Full Report
On April 3, 2025, Ivanti disclosed a critical vulnerability, CVE-2025-22457, affecting Ivanti Connect Secure (ICS) VPN appliances version 22.7R2.5 and earlier. The flaw, initially underestimated as a denial-of-service risk, was later found to be a buffer overflow that allows r...
Analysis Summary
# Incident Report: Critical Ivanti Connect Secure (CVE-2025-22457) Exploitation
## Executive Summary
A critical vulnerability (CVE-2025-22457) in Ivanti Connect Secure VPN appliances, initially thought to be only a DoS risk, was exploited for Remote Code Execution (RCE) by a China-linked espionage group (UNC5221). Exploitation began in mid-March 2025, leading attackers to deploy sophisticated malware, including the TRAILBLAZE dropper and BRUSHFIRE backdoor, suggesting the attackers weaponized an exploit after Ivanti released a patch for newer versions. The incident involved extensive post-exploitation tradecraft focused on in-memory execution and stealthy persistence mechanisms.
## Incident Details
- **Discovery Date:** Not explicitly stated (Ivanti disclosed the vulnerability on April 3, 2025). Exploitation observed starting mid-March 2025.

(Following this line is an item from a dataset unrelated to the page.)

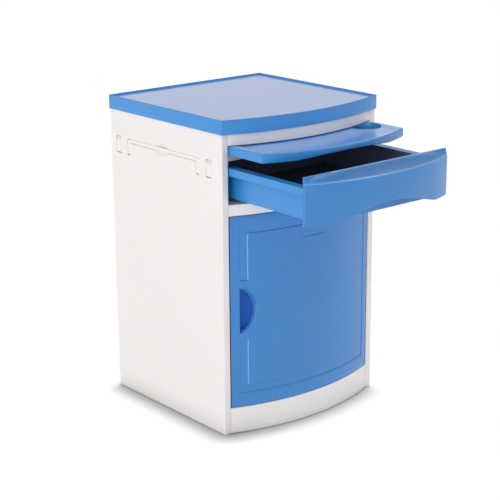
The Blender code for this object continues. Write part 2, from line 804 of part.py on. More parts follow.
def handle_block(name, shrink, front_depth, back_depth, look=None, origin=(0, 0, 0)):
    """A half-moon block that follows the door's bow between two depths under its face."""
    reach = HANDLE_REACH - 2 * shrink
    height = HANDLE_HALF_HEIGHT - shrink
    sections = []
    for index in range(HANDLE_COLUMNS + 1):
        turn = math.pi / 2 * index / (HANDLE_COLUMNS + 0.5)
        x = HANDLE_FLAT_X + shrink + reach * math.sin(turn)
        tall = height * math.cos(turn)
        front, back = door_face(x) + front_depth, door_face(x) + back_depth
        low, high = HANDLE_Z - tall, HANDLE_Z + tall
        sections.append([(x, front, low), (x, back, low), (x, back, high), (x, front, high)])
    return loft(name, sections, look, origin)


def door_outline(name, x_range, z_range, front_depth, back_depth, look=None, origin=(0, 0, 0)):
    """A bowed panel on the door's face, between two depths under it."""
    return bowed_block(
        name,
        *x_range,
        z_range,
        lambda x: door_face(x) + front_depth,
        lambda x: door_face(x) + back_depth,
        look,
        origin,
    )


def rounded_field(name, edges, corner, front_depth, back_depth):
    """A block that follows the door's bow, whose outline is a rectangle with round corners."""
    half, bottom, top = edges
    turns = spread(0, math.pi / 2, CORNER_STEPS)
    reach = [half - corner * (1 - math.sin(turn)) for turn in turns]
    columns = [(-x, corner * (1 - math.cos(turn))) for x, turn in zip(reversed(reach), reversed(turns))]
    columns += [(x, 0.0) for x in spread(-reach[0], reach[0])[1:-1]]
    columns += [(x, corner * (1 - math.cos(turn))) for x, turn in zip(reach, turns)]
    sections = []
    for x, cut in columns:
        near, far = door_face(x) + front_depth, door_face(x) + back_depth
        low, high = bottom + cut, top - cut
        sections.append([(x, near, low), (x, far, low), (x, far, high), (x, near, high)])
    return loft(name, sections)


def door_channel():
    """The shallow channel round the door's middle field, broken by the boss round the handle."""
    channel = rounded_field("cut_door_channel", CHANNEL_OUTER, CHANNEL_CORNER, -SKIN, CHANNEL_DEPTH)
    field = rounded_field("cut_channel_field", CHANNEL_INNER, FIELD_CORNER, -2 * SKIN, 2 * SKIN)
    boolean(channel, field)
    boss = HANDLE_HALF_HEIGHT + HANDLE_BOSS
    boss_low = (-DOOR_HALF, CORNER_Y - BOW, HANDLE_Z - boss)
    boss_high = (-CHANNEL_INNER[0] + SKIN, CORNER_Y + SKIN, HANDLE_Z + boss)
    cut_box(channel, "channel_boss", boss_low, boss_high)
    return channel


def door():
    hinge = (HINGE_X, CORNER_Y + HINGE_INSET, DOOR_BOTTOM)
    full = (DOOR_BOTTOM, DOOR_TOP)
    shell = door_outline("door_shell", (-DOOR_HALF, DOOR_HALF), full, 0, DOOR_THICKNESS, BLUE, hinge)
    round_corners(shell, DOOR_EDGE_RADIUS, lambda x, y: x > DOOR_HALF - HINGE_X - GAP)
    inner = (DOOR_BOTTOM + DOOR_SKIN, DOOR_TOP - DOOR_SKIN)
    hollow = (-DOOR_HALF + DOOR_SKIN, DOOR_HALF - HINGE_BLOCK)
    past_back = DOOR_THICKNESS + SKIN
    boolean(shell, door_outline("cut_door_inside", hollow, inner, DOOR_SKIN, past_back))
    boolean(shell, handle_block("cut_door_handle", 0, -SKIN, past_back))
    boolean(shell, door_channel())
    label = (LABEL_Z - LABEL_HALF_HEIGHT, LABEL_Z + LABEL_HALF_HEIGHT)
    label_front, label_back = door_face(0) - SKIN, door_face(LABEL_HALF) + CHANNEL_DEPTH
    label_low = (-LABEL_HALF, label_front, label[0])
    cut_box(shell, "door_label", label_low, (LABEL_HALF, label_back, label[1]))
    bore_radius = HINGE_PIN_RADIUS + BUSH_WALL + 2 * GAP
    for end, low, high in (
        ("bottom", DOOR_BOTTOM - SKIN, DOOR_BOTTOM + HINGE_PIN_REACH),
        ("top", DOOR_TOP - HINGE_PIN_REACH, DOOR_TOP + SKIN),
    ):
        boolean(shell, round_bar(f"cut_hinge_{end}", "Z", hinge[:2], bore_radius, low, high))
    door_outline(
        "door_liner",
        (hollow[0] + GAP, hollow[1] - GAP),
        (inner[0] + GAP, inner[1] - GAP),
        DOOR_THICKNESS - LINER_THICKNESS,
        DOOR_THICKNESS,
        BLUE,
        hinge,
    )
    cup = handle_block("handle_cup", GAP, GAP, HANDLE_DEPTH + CUP_WALL, DEEP_BLUE, hinge)
    boolean(cup, handle_block("cut_handle_cup", GAP + CUP_WALL, -SKIN, HANDLE_DEPTH))


def hinge_parts():
    centre = (HINGE_X, CORNER_Y + HINGE_INSET)
    bush_outer = HINGE_PIN_RADIUS + GAP + BUSH_WALL
    spans = {
        "bottom": (PLINTH_TOP - SKIN, DOOR_BOTTOM + HINGE_PIN_REACH - HINGE_PIN_SPARE),
        "top": (DOOR_TOP - HINGE_PIN_REACH + HINGE_PIN_SPARE, LOWER_RAIL[0] + SKIN),
    }
    bushes = {
        "bottom": (DOOR_BOTTOM, DOOR_BOTTOM + HINGE_PIN_REACH - GAP),
        "top": (DOOR_TOP - HINGE_PIN_REACH + GAP, DOOR_TOP),
    }
    for end, (low, high) in spans.items():
        round_bar(f"hinge_pin_{end}", "Z", centre, HINGE_PIN_RADIUS, low, high, STEEL)
        floor, roof = bushes[end]
        origin = (*centre, floor)
        name = f"hinge_bush_{end}"
        bush = round_bar(name, "Z", centre, bush_outer, floor, roof, RUNNER, 20, origin)
        bore = round_bar(
            f"cut_bush_{end}",
            "Z",
            centre,
            HINGE_PIN_RADIUS + GAP,
            floor - SKIN,
            roof + SKIN,
        )
        boolean(bush, bore)


def catch_parts():
    """The magnet under the lower rail and the steel plate that it holds, on the back of the door."""
    hinge = (HINGE_X, CORNER_Y + HINGE_INSET, DOOR_BOTTOM)
    plate_front = door_face(CATCH_X - CATCH_HALF) + DOOR_THICKNESS + GAP
    plate_back = plate_front + STRIKE_THICKNESS
    left, right = CATCH_X - CATCH_HALF, CATCH_X + CATCH_HALF
    plate_low = (left, plate_front, STRIKE_Z[0])
    box("strike_plate", plate_low, (right, plate_back, STRIKE_Z[1]), STEEL, hinge)
    low = (left, plate_back + RUNNING_GAP, MAGNET_BOTTOM)
    high = (right, plate_back + MAGNET_DEPTH, LOWER_RAIL[0] - GAP)
    box("magnet_catch", low, high, MAGNET)


def feet():
    for side, word in ((-1, "left"), (1, "right")):
        for end, y in (("front", CORNER_Y + FOOT_FROM_END), ("rear", BACK_Y - FOOT_FROM_END)):
            reach = sorted((side * (INNER_HALF + FOOT_INSET), side * (HALF - FOOT_INSET)))
            low = (reach[0], y - FOOT_HALF, 0.0)
            box(f"foot_{end}_{word}", low, (reach[1], y + FOOT_HALF, FOOT_HEIGHT - GAP), RUBBER)


def main():
    clear_scene()
    top_tray()
    for side in (-1, 1):
        side_panel(side)
        towel_bar(side)
        pivot_pins(side)
        for end in ("front", "rear"):
            hook(side, end)
    back_panel()
    front_rails()
    inner_panels()
    shelf_studs()
    runners()
    dining_board()
    drawer_front()
    drawer_box()
    door()
    hinge_parts()
    catch_parts()
    screws()
    feet()


main()
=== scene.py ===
"""Looks of the hospital bedside cabinet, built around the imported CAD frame."""

import functools
import json
import math

import bmesh
import bpy
from mathutils import Matrix, Vector


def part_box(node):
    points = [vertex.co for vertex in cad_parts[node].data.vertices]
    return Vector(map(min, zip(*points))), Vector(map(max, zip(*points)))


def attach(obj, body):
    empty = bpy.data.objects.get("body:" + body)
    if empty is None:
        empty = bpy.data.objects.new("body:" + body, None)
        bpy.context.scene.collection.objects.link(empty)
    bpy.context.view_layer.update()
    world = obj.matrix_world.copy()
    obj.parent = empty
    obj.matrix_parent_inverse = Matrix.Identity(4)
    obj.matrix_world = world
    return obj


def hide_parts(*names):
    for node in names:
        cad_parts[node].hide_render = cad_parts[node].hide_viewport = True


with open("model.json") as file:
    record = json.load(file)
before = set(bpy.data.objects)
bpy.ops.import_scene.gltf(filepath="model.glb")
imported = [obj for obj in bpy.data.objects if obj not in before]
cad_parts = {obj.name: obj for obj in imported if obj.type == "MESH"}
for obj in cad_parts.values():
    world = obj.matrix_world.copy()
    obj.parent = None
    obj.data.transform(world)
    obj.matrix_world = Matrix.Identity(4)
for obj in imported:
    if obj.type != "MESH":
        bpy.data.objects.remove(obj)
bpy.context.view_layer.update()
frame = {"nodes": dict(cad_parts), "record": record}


@functools.cache
def box(node):
    """The node's lowest and highest corners at rest."""
    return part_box(node)


# ---------------------------------------------------------------- places read from the frame
BODY_LOW, BODY_HIGH = box("side_panel_left")
BACK_Y = BODY_HIGH.y
CORNER_Y = BODY_LOW.y
MIDDLE_Y = (BACK_Y + CORNER_Y) / 2


# ---------------------------------------------------------------- mesh helpers
def link(name, mesh):
    made = bpy.data.objects.new(name, mesh)
    bpy.context.scene.collection.objects.link(made)
    return made


def evaluated(obj):
    """The object's mesh with its modifiers applied, as a new mesh."""
    graph = bpy.context.evaluated_depsgraph_get()
    graph.update()
    return bpy.data.meshes.new_from_object(obj.evaluated_get(graph), depsgraph=graph)


def apply_modifiers(obj):
    mesh = evaluated(obj)
    obj.modifiers.clear()
    obj.data = mesh


def loft(name, *shells):
    """Closed solids, each one through sections that all have the same number of points."""
    shape = bmesh.new()
    for sections in shells:
        rings = [[shape.verts.new(point) for point in section] for section in sections]
        for ring, following in zip(rings, rings[1:]):
            for index in range(len(ring)):
                after = (index + 1) % len(ring)
                shape.faces.new((ring[index], ring[after], following[after], following[index]))
        shape.faces.new(rings[0])
        shape.faces.new(rings[-1])
    bmesh.ops.recalc_face_normals(shape, faces=shape.faces)
    mesh = bpy.data.meshes.new(name)
    shape.to_mesh(mesh)
    shape.free()
    return link(name, mesh)


def smooth_shade(obj, angle=35):
    obj.data.shade_smooth()
    obj.data.set_sharp_from_angle(angle=math.radians(angle))
    return obj


def cut(obj, tool):
    """Cuts the tool out of the object, and removes the tool."""
    change = obj.modifiers.new("cut", "BOOLEAN")
    change.operation = "DIFFERENCE"
    change.solver = "EXACT"
    change.object = tool
    apply_modifiers(obj)
    bpy.data.objects.remove(tool, do_unlink=True)


def ease(value):
    """0 up to 0, 1 from 1 on, and a smooth step between."""
    held = min(max(value, 0.0), 1.0)
    return held * held * (3 - 2 * held)


def arc(x, half, rise):
    """How far a front's arc over this half-width stands forward of its ends, at x."""
    radius = (half * half + rise * rise) / (2 * rise)
    reach = min(abs(x), half)
    return math.sqrt(radius * radius - reach * reach) - (radius - rise)


def quarter(distance, radius):
    """How deep a rounded edge lies at this distance from the border."""
    inside = max(radius - distance, 0.0)
    return radius - math.sqrt(max(radius * radius - inside * inside, 0.0))


def spread(low, high, count):
    return [low + (high - low) * index / count for index in range(count + 1)]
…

- **Incident Date:** Mid-March 2025 (start of active exploitation).
- **Affected Organization:** Organizations utilizing Ivanti Connect Secure (ICS) VPN appliances, version 22.7R2.5 and earlier.
- **Sector:** Unknown (General IT Infrastructure exposure noted).
- **Geography:** Unknown (Threat actors linked to China).
## Timeline of Events
### Initial Access
- **Date/Time:** Mid-March 2025
- **Vector:** Zero-day vulnerability exploitation (CVE-2025-22457) on Ivanti Connect Secure VPN appliances.
- **Details:** The flaw is a buffer overflow leading to Remote Code Execution (RCE). It is implied the threat actor analyzed the security patch for version 22.7R2.6 to develop an exploit for unpatched systems.
### Lateral Movement
- **Details:** Post-exploitation utilized a shell-script dropper to inject the TRAILBLAZE dropper directly into a live web process, focusing on memory execution to bypass traditional file-based detection.
### Data Exfiltration/Impact
- **Impact:** Data exfiltration (stated impact). Specifics on data type or volume were not provided in the context. The deployment of SPAWNSNARE suggests kernel-level access may have been achieved for potential data extraction or systemic compromise.
### Detection & Response
- **Detection:** The incident was eventually discovered when Mandiant observed the exploitation activity.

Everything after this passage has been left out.